#### GIVEN MATERIAL:
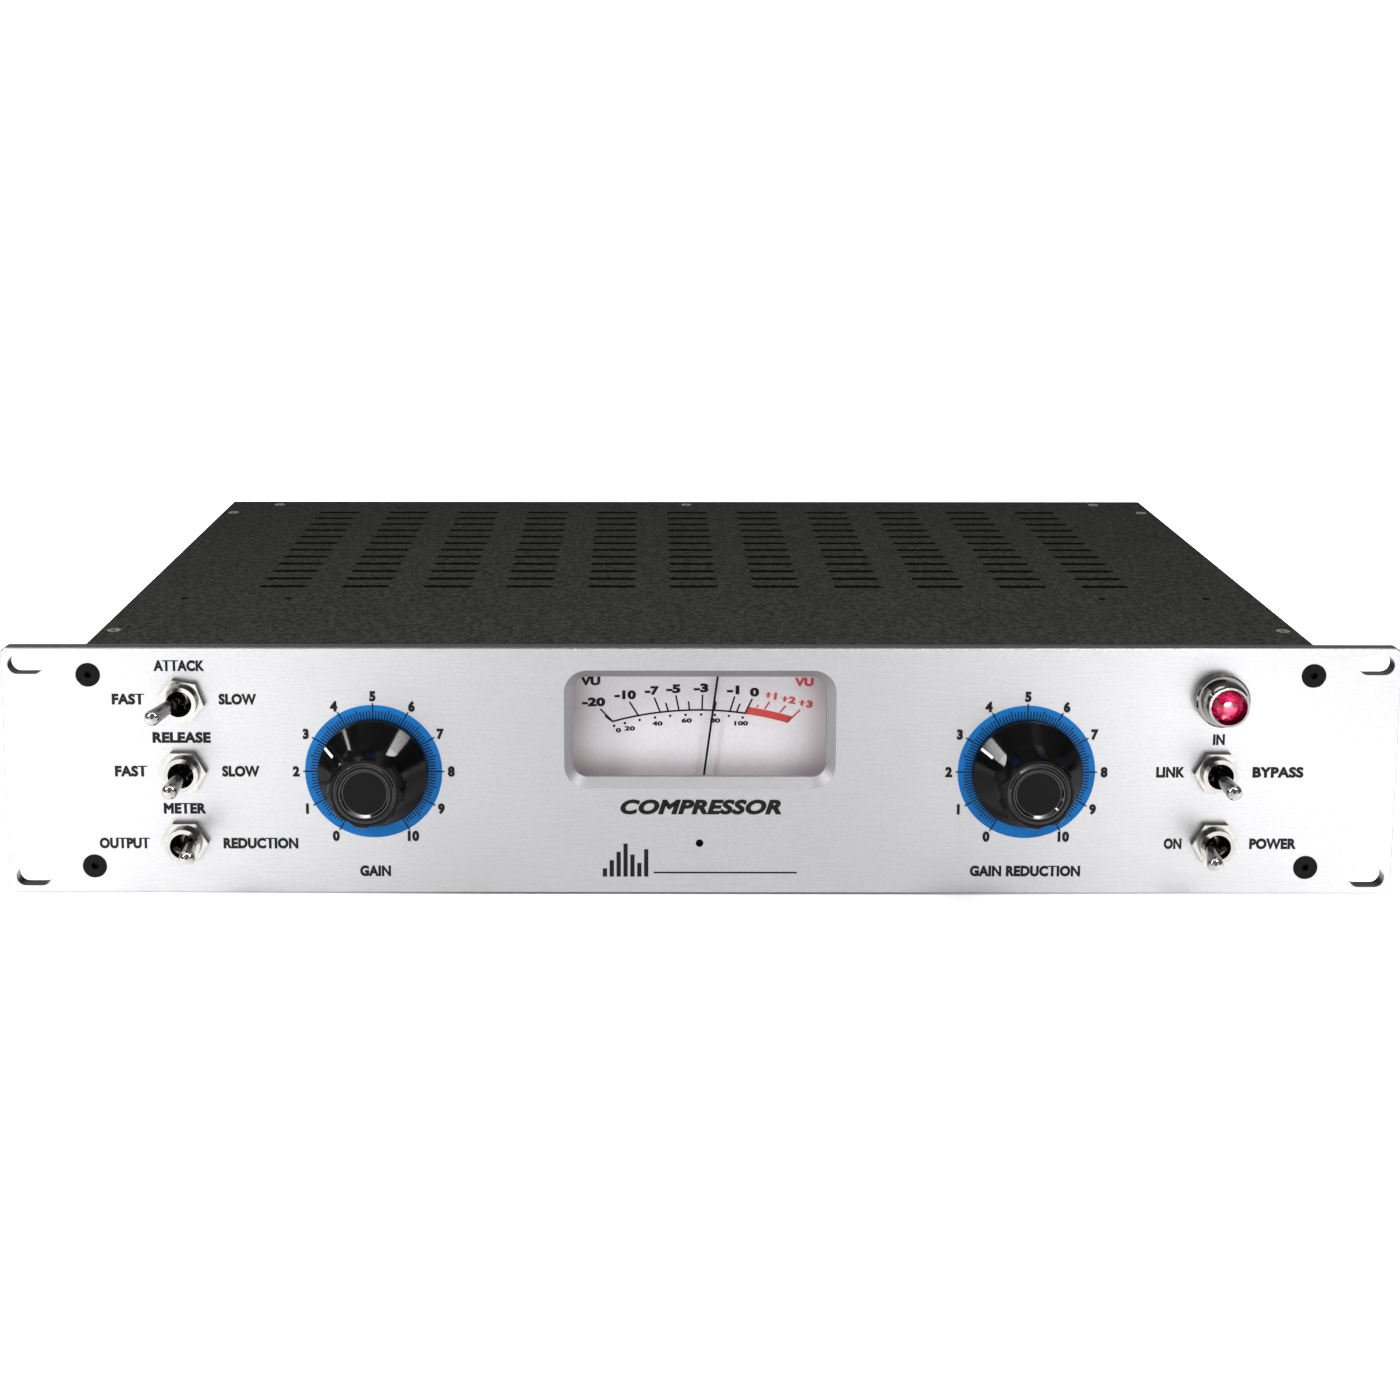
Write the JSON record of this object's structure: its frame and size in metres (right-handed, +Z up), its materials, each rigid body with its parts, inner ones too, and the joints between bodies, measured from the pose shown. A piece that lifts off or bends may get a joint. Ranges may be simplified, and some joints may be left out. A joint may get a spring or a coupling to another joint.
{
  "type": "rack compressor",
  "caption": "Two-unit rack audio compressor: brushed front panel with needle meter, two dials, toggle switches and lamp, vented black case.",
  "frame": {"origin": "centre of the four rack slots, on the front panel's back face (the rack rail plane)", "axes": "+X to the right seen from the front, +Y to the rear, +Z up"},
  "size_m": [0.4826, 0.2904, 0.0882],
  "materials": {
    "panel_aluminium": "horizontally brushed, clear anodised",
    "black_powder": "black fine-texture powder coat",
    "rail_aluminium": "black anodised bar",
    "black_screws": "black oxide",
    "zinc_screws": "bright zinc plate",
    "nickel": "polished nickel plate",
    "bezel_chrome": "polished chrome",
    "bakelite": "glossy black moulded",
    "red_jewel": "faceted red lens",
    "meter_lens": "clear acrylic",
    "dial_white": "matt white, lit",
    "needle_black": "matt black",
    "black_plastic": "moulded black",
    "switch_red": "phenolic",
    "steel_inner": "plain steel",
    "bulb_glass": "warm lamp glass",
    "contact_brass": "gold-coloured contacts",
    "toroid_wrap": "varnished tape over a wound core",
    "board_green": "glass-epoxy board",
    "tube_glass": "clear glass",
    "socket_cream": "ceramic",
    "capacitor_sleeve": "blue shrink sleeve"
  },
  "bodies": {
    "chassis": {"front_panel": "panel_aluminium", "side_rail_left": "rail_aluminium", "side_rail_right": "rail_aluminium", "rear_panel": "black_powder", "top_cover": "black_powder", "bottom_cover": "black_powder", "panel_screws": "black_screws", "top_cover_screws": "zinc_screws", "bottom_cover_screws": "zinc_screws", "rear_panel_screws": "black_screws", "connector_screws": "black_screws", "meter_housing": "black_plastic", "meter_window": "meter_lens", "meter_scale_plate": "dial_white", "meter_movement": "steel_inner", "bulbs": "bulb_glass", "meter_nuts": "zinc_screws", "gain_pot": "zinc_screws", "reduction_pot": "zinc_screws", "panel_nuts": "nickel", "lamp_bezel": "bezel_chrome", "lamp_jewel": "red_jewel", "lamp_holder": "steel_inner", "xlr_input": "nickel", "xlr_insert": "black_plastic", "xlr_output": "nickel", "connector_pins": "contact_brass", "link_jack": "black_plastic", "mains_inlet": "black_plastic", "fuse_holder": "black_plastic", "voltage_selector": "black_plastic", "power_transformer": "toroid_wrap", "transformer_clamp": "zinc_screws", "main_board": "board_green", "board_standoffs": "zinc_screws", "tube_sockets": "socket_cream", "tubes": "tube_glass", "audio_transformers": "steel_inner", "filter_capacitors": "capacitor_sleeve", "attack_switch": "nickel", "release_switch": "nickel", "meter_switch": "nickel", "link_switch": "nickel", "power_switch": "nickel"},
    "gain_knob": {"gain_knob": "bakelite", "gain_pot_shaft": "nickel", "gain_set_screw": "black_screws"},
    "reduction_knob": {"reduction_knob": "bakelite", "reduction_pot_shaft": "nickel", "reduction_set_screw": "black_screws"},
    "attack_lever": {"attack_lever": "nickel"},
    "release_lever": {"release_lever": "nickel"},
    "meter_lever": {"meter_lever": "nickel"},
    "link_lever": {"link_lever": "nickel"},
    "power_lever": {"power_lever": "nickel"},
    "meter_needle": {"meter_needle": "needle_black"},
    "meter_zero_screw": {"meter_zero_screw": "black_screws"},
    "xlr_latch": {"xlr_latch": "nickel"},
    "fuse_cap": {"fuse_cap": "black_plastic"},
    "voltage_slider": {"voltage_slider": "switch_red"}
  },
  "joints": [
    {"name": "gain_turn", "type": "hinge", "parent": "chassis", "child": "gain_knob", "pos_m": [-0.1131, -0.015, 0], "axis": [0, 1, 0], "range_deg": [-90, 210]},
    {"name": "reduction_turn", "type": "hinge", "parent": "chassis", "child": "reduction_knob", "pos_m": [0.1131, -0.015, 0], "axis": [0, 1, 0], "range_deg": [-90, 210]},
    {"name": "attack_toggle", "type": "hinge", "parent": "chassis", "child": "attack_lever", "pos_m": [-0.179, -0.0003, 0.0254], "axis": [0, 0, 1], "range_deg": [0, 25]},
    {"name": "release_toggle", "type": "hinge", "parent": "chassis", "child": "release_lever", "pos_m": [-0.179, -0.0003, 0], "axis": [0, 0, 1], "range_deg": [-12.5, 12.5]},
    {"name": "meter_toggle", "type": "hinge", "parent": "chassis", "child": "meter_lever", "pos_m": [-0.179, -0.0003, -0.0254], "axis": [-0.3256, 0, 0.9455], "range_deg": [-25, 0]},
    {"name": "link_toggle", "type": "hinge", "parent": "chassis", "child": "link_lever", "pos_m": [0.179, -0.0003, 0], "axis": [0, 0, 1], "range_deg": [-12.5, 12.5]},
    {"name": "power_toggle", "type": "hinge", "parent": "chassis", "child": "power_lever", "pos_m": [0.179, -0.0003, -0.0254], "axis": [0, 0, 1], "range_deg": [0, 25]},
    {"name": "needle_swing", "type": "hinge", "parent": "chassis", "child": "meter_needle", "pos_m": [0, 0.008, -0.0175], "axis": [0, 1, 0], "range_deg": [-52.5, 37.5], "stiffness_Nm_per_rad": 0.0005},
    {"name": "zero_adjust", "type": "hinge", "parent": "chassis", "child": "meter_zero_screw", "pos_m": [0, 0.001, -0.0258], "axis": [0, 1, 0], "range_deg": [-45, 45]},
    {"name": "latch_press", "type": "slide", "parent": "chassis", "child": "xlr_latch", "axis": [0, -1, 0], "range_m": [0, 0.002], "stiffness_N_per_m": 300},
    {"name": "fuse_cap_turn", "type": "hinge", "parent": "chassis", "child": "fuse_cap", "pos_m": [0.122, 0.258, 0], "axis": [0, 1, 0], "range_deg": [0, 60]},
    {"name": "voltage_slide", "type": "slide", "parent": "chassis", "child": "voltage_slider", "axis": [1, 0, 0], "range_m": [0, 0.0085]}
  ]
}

#### AIM:
Output the listing above word for word.

#### SOLVED PROBLEM:
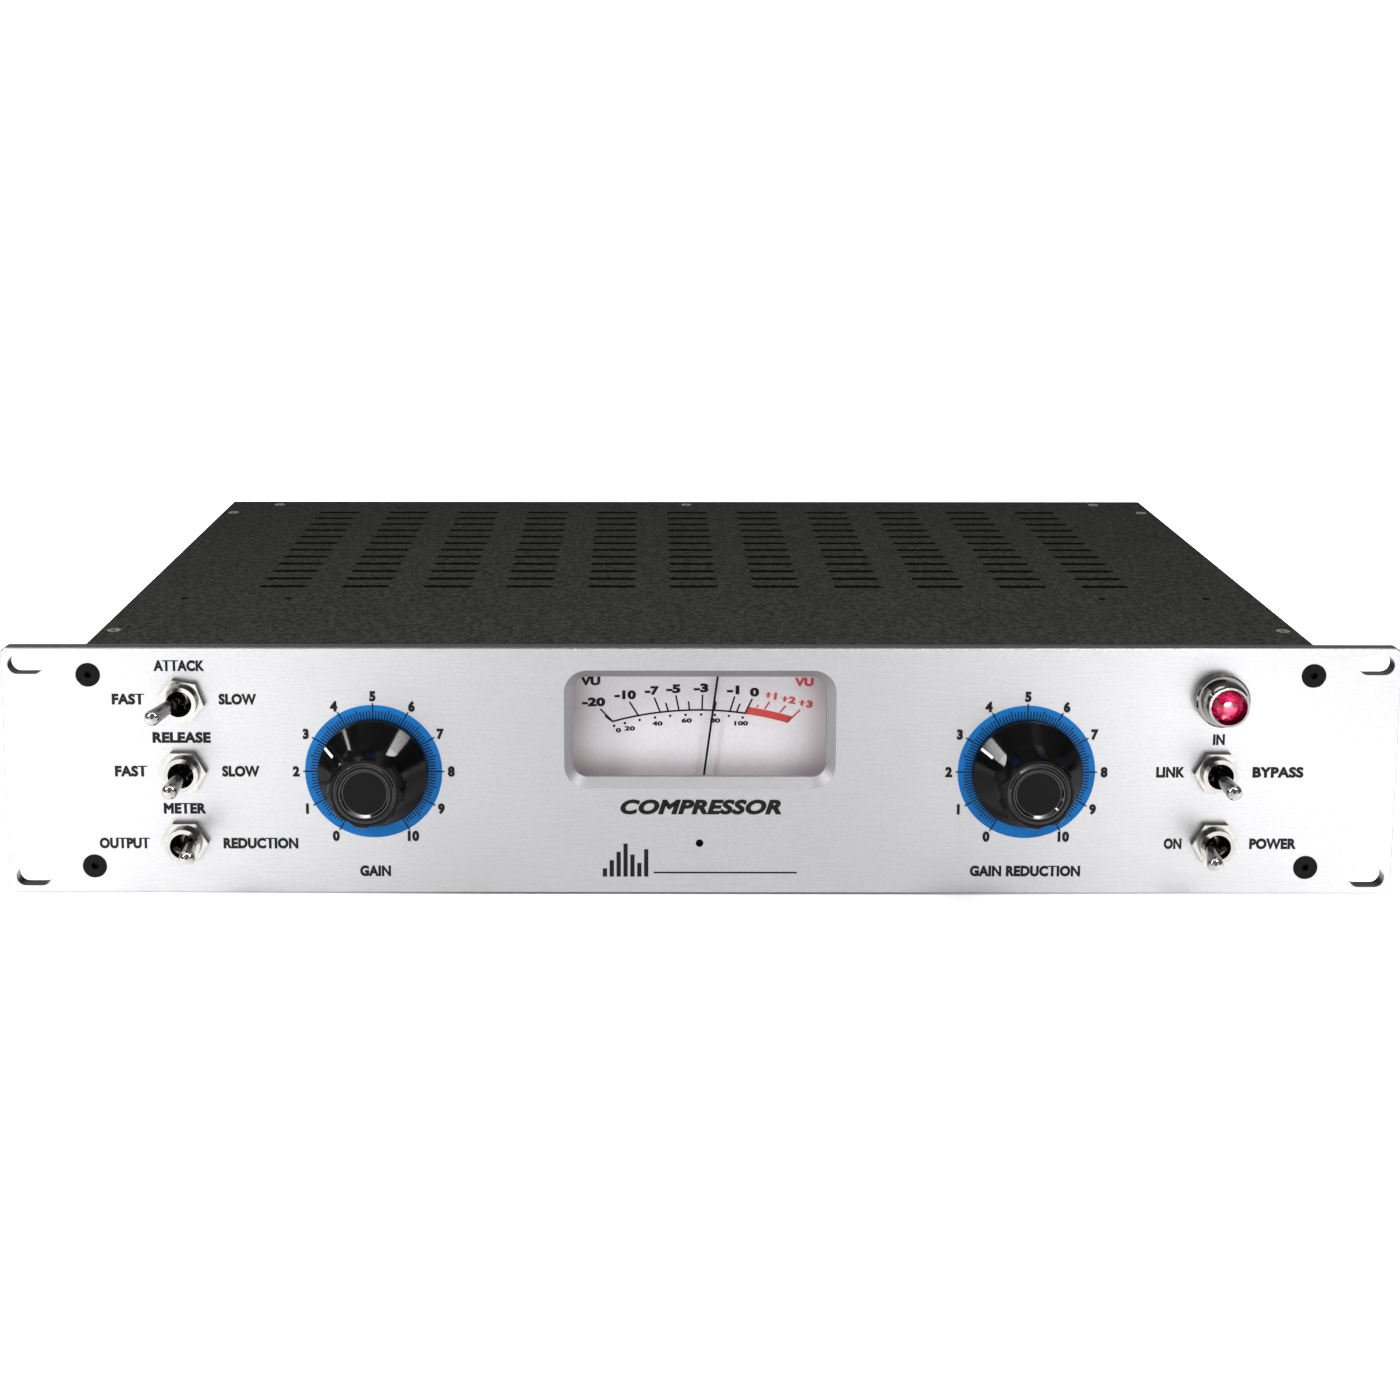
Write the JSON record of this object's structure: its frame and size in metres (right-handed, +Z up), its materials, each rigid body with its parts, inner ones too, and the joints between bodies, measured from the pose shown. A piece that lifts off or bends may get a joint. Ranges may be simplified, and some joints may be left out. A joint may get a spring or a coupling to another joint.
{
  "type": "rack compressor",
  "caption": "Two-unit rack audio compressor: brushed front panel with needle meter, two dials, toggle switches and lamp, vented black case.",
  "frame": {"origin": "centre of the four rack slots, on the front panel's back face (the rack rail plane)", "axes": "+X to the right seen from the front, +Y to the rear, +Z up"},
  "size_m": [0.4826, 0.2904, 0.0882],
  "materials": {
    "panel_aluminium": "horizontally brushed, clear anodised",
    "black_powder": "black fine-texture powder coat",
    "rail_aluminium": "black anodised bar",
    "black_screws": "black oxide",
    "zinc_screws": "bright zinc plate",
    "nickel": "polished nickel plate",
    "bezel_chrome": "polished chrome",
    "bakelite": "glossy black moulded",
    "red_jewel": "faceted red lens",
    "meter_lens": "clear acrylic",
    "dial_white": "matt white, lit",
    "needle_black": "matt black",
    "black_plastic": "moulded black",
    "switch_red": "phenolic",
    "steel_inner": "plain steel",
    "bulb_glass": "warm lamp glass",
    "contact_brass": "gold-coloured contacts",
    "toroid_wrap": "varnished tape over a wound core",
    "board_green": "glass-epoxy board",
    "tube_glass": "clear glass",
    "socket_cream": "ceramic",
    "capacitor_sleeve": "blue shrink sleeve"
  },
  "bodies": {
    "chassis": {"front_panel": "panel_aluminium", "side_rail_left": "rail_aluminium", "side_rail_right": "rail_aluminium", "rear_panel": "black_powder", "top_cover": "black_powder", "bottom_cover": "black_powder", "panel_screws": "black_screws", "top_cover_screws": "zinc_screws", "bottom_cover_screws": "zinc_screws", "rear_panel_screws": "black_screws", "connector_screws": "black_screws", "meter_housing": "black_plastic", "meter_window": "meter_lens", "meter_scale_plate": "dial_white", "meter_movement": "steel_inner", "bulbs": "bulb_glass", "meter_nuts": "zinc_screws", "gain_pot": "zinc_screws", "reduction_pot": "zinc_screws", "panel_nuts": "nickel", "lamp_bezel": "bezel_chrome", "lamp_jewel": "red_jewel", "lamp_holder": "steel_inner", "xlr_input": "nickel", "xlr_insert": "black_plastic", "xlr_output": "nickel", "connector_pins": "contact_brass", "link_jack": "black_plastic", "mains_inlet": "black_plastic", "fuse_holder": "black_plastic", "voltage_selector": "black_plastic", "power_transformer": "toroid_wrap", "transformer_clamp": "zinc_screws", "main_board": "board_green", "board_standoffs": "zinc_screws", "tube_sockets": "socket_cream", "tubes": "tube_glass", "audio_transformers": "steel_inner", "filter_capacitors": "capacitor_sleeve", "attack_switch": "nickel", "release_switch": "nickel", "meter_switch": "nickel", "link_switch": "nickel", "power_switch": "nickel"},
    "gain_knob": {"gain_knob": "bakelite", "gain_pot_shaft": "nickel", "gain_set_screw": "black_screws"},
    "reduction_knob": {"reduction_knob": "bakelite", "reduction_pot_shaft": "nickel", "reduction_set_screw": "black_screws"},
    "attack_lever": {"attack_lever": "nickel"},
    "release_lever": {"release_lever": "nickel"},
    "meter_lever": {"meter_lever": "nickel"},
    "link_lever": {"link_lever": "nickel"},
    "power_lever": {"power_lever": "nickel"},
    "meter_needle": {"meter_needle": "needle_black"},
    "meter_zero_screw": {"meter_zero_screw": "black_screws"},
    "xlr_latch": {"xlr_latch": "nickel"},
    "fuse_cap": {"fuse_cap": "black_plastic"},
    "voltage_slider": {"voltage_slider": "switch_red"}
  },
  "joints": [
    {"name": "gain_turn", "type": "hinge", "parent": "chassis", "child": "gain_knob", "pos_m": [-0.1131, -0.015, 0], "axis": [0, 1, 0], "range_deg": [-90, 210]},
    {"name": "reduction_turn", "type": "hinge", "parent": "chassis", "child": "reduction_knob", "pos_m": [0.1131, -0.015, 0], "axis": [0, 1, 0], "range_deg": [-90, 210]},
    {"name": "attack_toggle", "type": "hinge", "parent": "chassis", "child": "attack_lever", "pos_m": [-0.179, -0.0003, 0.0254], "axis": [0, 0, 1], "range_deg": [0, 25]},
    {"name": "release_toggle", "type": "hinge", "parent": "chassis", "child": "release_lever", "pos_m": [-0.179, -0.0003, 0], "axis": [0, 0, 1], "range_deg": [-12.5, 12.5]},
    {"name": "meter_toggle", "type": "hinge", "parent": "chassis", "child": "meter_lever", "pos_m": [-0.179, -0.0003, -0.0254], "axis": [-0.3256, 0, 0.9455], "range_deg": [-25, 0]},
    {"name": "link_toggle", "type": "hinge", "parent": "chassis", "child": "link_lever", "pos_m": [0.179, -0.0003, 0], "axis": [0, 0, 1], "range_deg": [-12.5, 12.5]},
    {"name": "power_toggle", "type": "hinge", "parent": "chassis", "child": "power_lever", "pos_m": [0.179, -0.0003, -0.0254], "axis": [0, 0, 1], "range_deg": [0, 25]},
    {"name": "needle_swing", "type": "hinge", "parent": "chassis", "child": "meter_needle", "pos_m": [0, 0.008, -0.0175], "axis": [0, 1, 0], "range_deg": [-52.5, 37.5], "stiffness_Nm_per_rad": 0.0005},
    {"name": "zero_adjust", "type": "hinge", "parent": "chassis", "child": "meter_zero_screw", "pos_m": [0, 0.001, -0.0258], "axis": [0, 1, 0], "range_deg": [-45, 45]},
    {"name": "latch_press", "type": "slide", "parent": "chassis", "child": "xlr_latch", "axis": [0, -1, 0], "range_m": [0, 0.002], "stiffness_N_per_m": 300},
    {"name": "fuse_cap_turn", "type": "hinge", "parent": "chassis", "child": "fuse_cap", "pos_m": [0.122, 0.258, 0], "axis": [0, 1, 0], "range_deg": [0, 60]},
    {"name": "voltage_slide", "type": "slide", "parent": "chassis", "child": "voltage_slider", "axis": [1, 0, 0], "range_m": [0, 0.0085]}
  ]
}